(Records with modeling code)
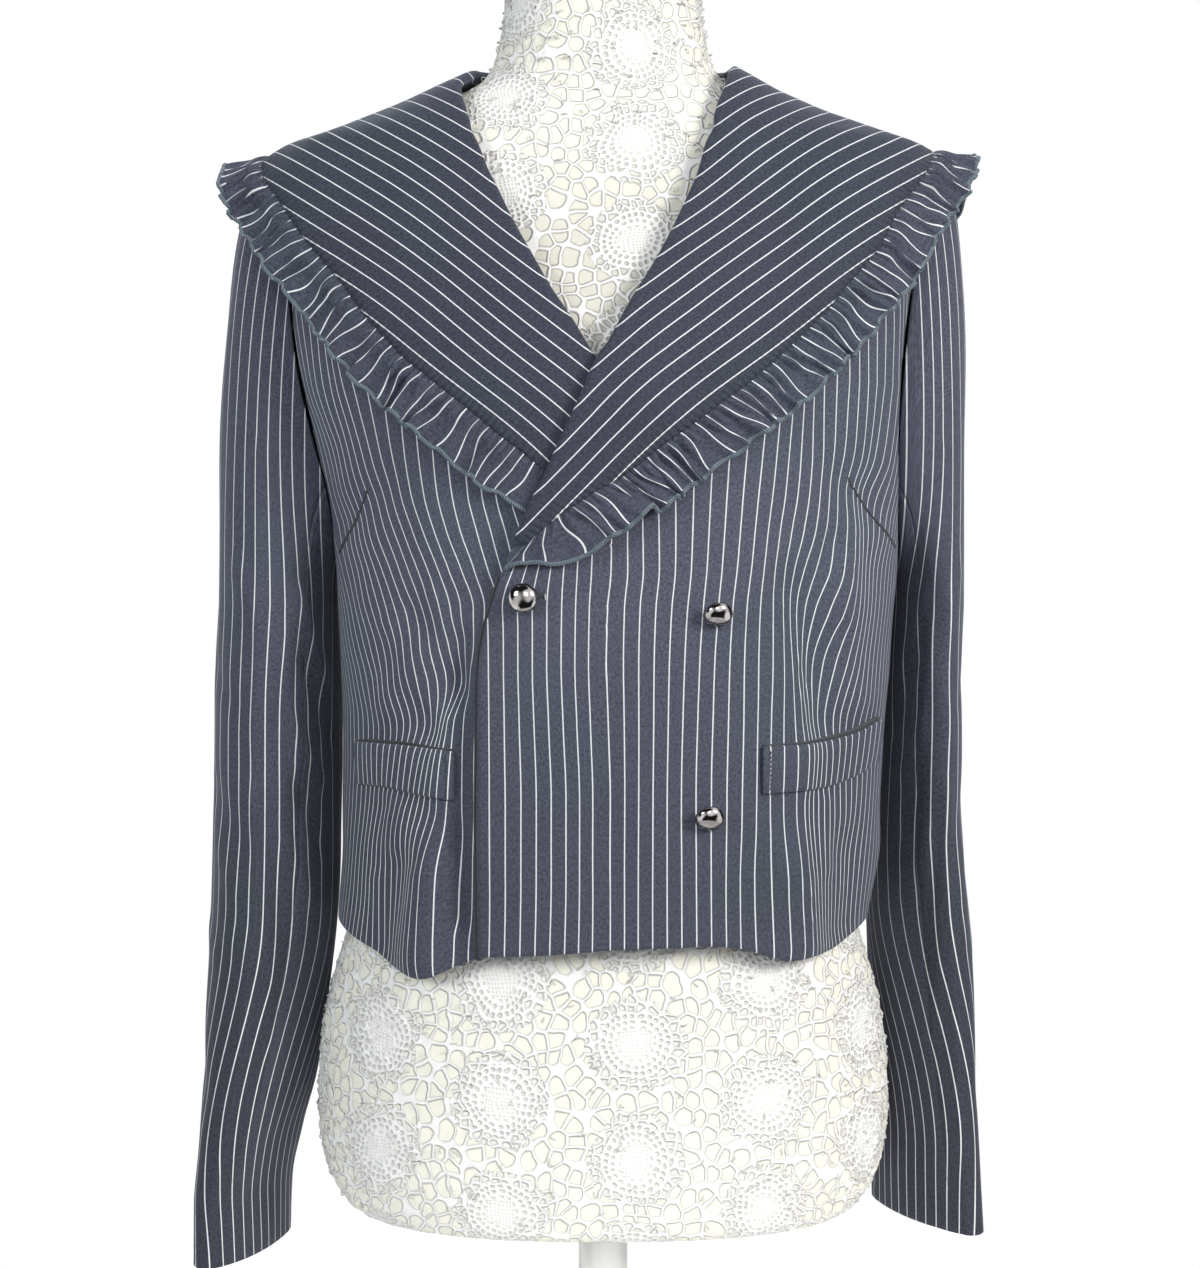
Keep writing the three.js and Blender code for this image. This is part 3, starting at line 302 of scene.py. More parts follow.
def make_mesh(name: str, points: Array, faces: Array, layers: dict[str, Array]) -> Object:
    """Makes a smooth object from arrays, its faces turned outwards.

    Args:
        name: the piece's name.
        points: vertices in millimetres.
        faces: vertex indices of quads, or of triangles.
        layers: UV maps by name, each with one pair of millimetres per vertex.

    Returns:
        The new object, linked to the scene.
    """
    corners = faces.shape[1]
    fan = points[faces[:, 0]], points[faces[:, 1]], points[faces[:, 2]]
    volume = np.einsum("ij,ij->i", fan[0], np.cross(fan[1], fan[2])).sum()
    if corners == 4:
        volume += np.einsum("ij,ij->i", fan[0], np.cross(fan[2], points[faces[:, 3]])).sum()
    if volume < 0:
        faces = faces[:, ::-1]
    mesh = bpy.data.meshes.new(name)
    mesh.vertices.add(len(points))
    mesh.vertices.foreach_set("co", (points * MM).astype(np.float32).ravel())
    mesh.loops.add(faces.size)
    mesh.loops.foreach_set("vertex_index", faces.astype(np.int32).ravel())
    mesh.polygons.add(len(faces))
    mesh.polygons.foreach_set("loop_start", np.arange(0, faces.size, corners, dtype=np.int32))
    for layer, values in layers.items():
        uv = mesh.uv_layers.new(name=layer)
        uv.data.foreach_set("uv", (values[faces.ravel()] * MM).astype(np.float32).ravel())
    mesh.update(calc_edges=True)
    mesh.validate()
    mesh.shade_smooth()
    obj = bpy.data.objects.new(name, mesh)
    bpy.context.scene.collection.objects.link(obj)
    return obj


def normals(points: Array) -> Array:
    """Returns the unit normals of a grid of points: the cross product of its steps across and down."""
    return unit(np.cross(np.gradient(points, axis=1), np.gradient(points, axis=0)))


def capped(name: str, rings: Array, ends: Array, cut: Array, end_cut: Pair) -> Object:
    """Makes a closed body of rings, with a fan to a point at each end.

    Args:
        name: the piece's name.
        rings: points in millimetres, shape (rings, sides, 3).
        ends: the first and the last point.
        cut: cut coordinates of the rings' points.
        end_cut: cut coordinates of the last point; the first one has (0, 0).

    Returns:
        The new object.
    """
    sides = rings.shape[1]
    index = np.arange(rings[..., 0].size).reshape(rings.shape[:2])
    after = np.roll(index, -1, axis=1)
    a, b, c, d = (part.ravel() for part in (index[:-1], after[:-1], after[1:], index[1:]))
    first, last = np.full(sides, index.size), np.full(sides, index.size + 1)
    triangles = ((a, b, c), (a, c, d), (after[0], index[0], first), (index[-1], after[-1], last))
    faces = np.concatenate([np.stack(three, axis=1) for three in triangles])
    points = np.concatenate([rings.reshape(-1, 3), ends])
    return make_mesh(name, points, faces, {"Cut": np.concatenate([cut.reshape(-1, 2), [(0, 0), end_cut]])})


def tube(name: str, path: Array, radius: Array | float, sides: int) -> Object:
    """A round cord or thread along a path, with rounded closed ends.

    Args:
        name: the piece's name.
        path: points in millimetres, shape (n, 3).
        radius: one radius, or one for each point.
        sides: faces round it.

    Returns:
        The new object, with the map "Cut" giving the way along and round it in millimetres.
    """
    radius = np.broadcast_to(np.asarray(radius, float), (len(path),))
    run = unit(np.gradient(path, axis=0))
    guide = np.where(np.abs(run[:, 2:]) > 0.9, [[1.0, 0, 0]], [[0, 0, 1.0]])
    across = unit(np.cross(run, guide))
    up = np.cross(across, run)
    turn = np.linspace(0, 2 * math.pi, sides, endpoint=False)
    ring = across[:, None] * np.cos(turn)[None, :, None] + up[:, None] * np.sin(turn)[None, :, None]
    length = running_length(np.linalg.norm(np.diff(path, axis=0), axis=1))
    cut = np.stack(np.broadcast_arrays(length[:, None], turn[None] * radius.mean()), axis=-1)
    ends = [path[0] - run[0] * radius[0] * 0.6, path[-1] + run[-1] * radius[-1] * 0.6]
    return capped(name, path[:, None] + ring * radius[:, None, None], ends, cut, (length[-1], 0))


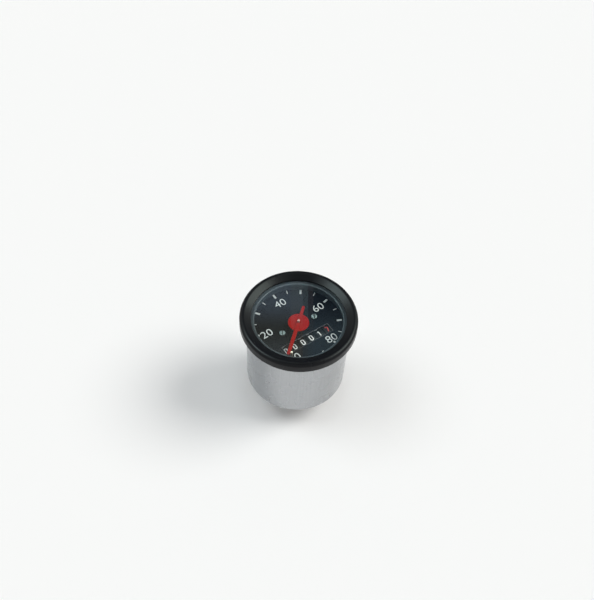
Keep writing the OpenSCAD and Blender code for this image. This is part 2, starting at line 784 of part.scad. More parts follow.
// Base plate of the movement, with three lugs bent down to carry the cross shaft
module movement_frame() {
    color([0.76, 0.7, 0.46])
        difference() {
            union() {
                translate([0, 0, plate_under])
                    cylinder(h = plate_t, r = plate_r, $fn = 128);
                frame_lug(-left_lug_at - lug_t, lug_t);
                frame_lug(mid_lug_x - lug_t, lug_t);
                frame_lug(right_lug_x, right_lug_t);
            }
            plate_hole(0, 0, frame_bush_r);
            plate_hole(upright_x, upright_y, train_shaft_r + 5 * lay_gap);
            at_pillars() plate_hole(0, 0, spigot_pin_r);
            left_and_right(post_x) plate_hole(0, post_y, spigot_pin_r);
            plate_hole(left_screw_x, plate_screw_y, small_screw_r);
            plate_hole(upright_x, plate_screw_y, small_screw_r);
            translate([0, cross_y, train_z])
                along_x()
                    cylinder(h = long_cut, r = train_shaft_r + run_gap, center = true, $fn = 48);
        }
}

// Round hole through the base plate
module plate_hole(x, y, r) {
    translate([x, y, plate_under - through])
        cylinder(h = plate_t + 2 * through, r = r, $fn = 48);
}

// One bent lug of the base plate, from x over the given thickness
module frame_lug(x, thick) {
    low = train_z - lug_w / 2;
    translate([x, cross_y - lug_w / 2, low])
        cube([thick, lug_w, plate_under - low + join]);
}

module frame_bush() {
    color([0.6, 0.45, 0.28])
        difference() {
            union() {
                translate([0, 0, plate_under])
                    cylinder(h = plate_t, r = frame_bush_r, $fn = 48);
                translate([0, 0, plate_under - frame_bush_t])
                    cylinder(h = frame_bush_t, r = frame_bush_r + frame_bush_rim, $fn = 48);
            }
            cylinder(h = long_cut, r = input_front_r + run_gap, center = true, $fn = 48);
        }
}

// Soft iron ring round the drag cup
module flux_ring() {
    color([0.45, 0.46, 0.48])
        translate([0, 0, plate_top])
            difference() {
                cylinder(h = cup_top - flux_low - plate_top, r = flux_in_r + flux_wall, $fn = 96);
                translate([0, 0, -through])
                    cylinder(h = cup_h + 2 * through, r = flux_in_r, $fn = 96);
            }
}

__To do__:
Extract the first line above and each line after it up to and including the one with "faces turned outwards.", please, exactly and with nothing else.

__Exercise result__:
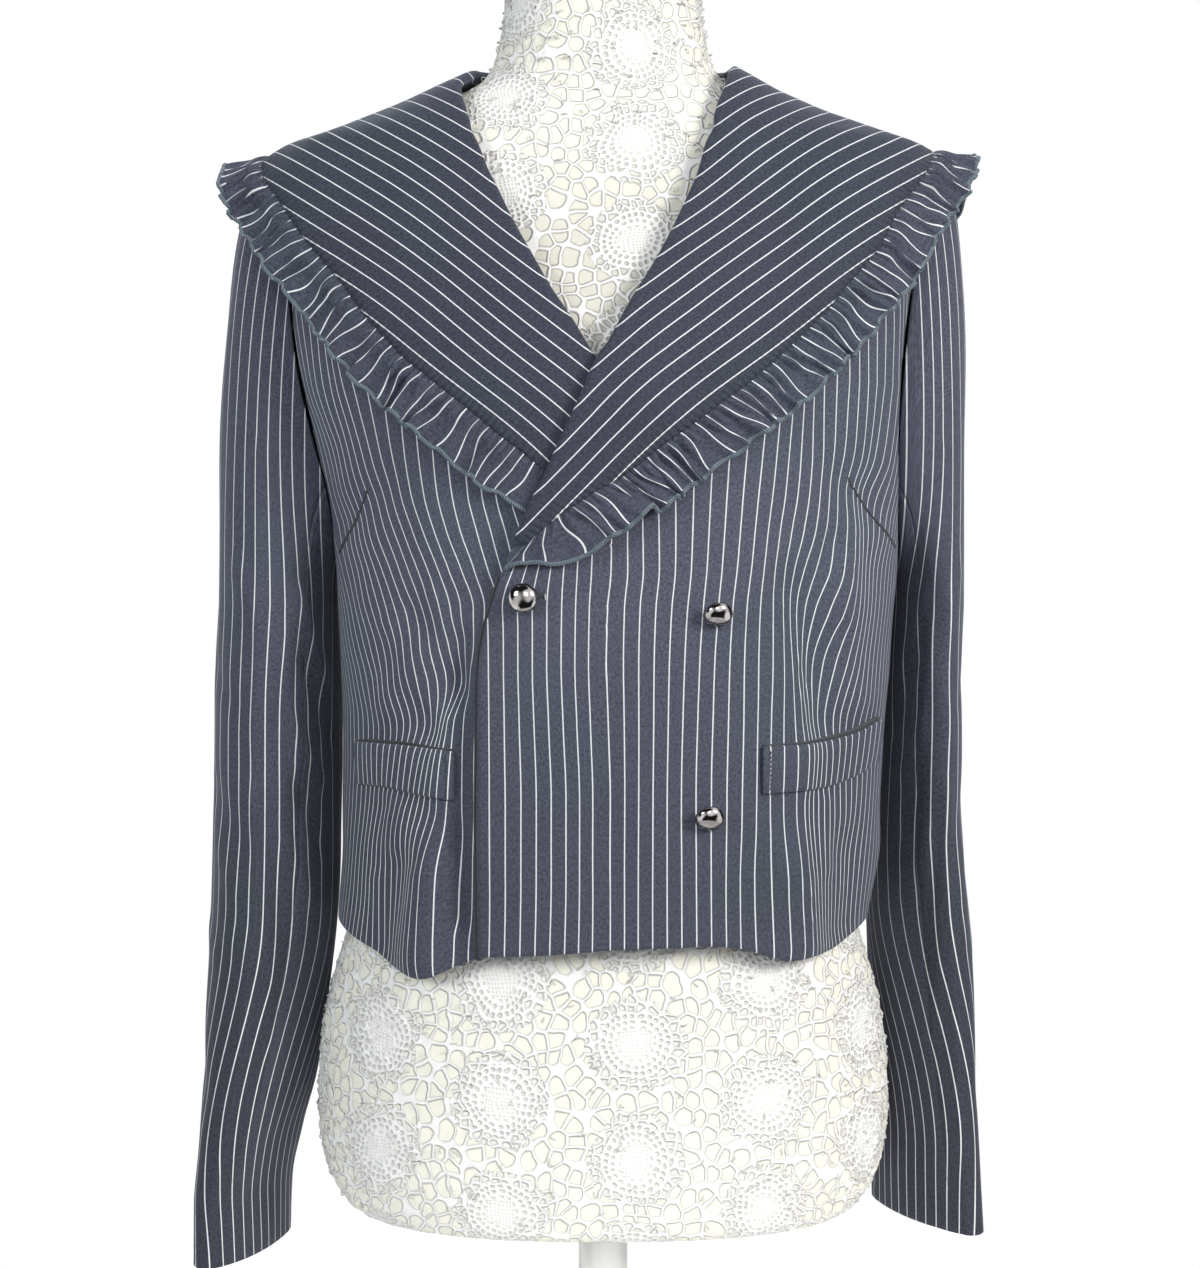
Keep writing the three.js and Blender code for this image. This is part 3, starting at line 302 of scene.py. More parts follow.
def make_mesh(name: str, points: Array, faces: Array, layers: dict[str, Array]) -> Object:
    """Makes a smooth object from arrays, its faces turned outwards.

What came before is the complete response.